Single by Kenny Loggins

from the album Top Gun
- Released: August 1986
- Genre: Pop rock; dance-rock;
- Length: 3:59 (album version); 4:11 (video version); 6:41 (12" version);
- Label: Columbia
- Songwriters: Kenny Loggins; Peter Wolf; Ina Wolf;
- Producer: Peter Wolf

Kenny Loggins singles chronology
| "Danger Zone" (1986) | "Playing with the Boys" (1986) | "Meet Me Half Way" (1987) |

Music video
- Kenny Loggins – Playing with the Boys on YouTube

= Playing with the Boys =

"Playing with the Boys" is a song by American singer-songwriter Kenny Loggins for the film Top Gun, featured in the beach volleyball scene toward the middle of the film prior to Maverick's (Tom Cruise) dinner date with Charlie (Kelly McGillis).

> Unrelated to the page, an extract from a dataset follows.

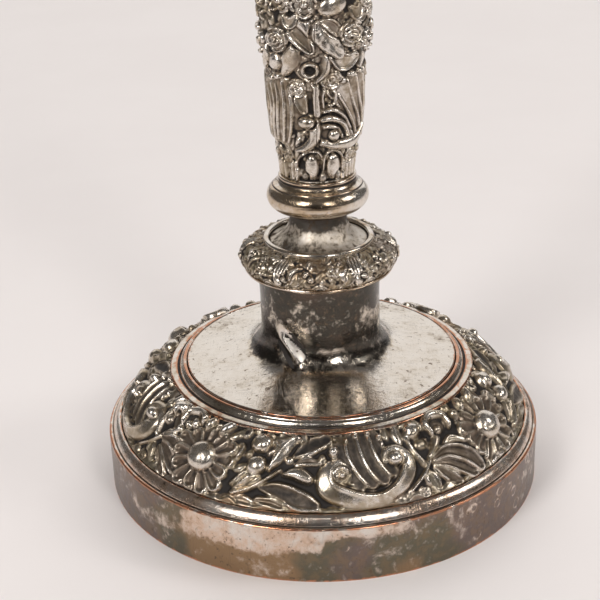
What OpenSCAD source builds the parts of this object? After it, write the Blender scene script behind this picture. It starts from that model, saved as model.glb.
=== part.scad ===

It is available on both the original 1986 Top Gun soundtrack album and the 1999 expanded edition. The song peaked at No. 60 on the Billboard Hot 100. Loggins re-recorded the song in 2021 featuring Butterfly Boucher.

==Reception==
Per Loggins's memoir, the song was a hit among gay nightclubs. Spin magazine's interviewer Jonathan Cohen called it "a sort of gay anthem".

==Music video==
Loggins performs the song in the middle of the men vs. women indoor volleyball game that ends with the women winning by 15–13.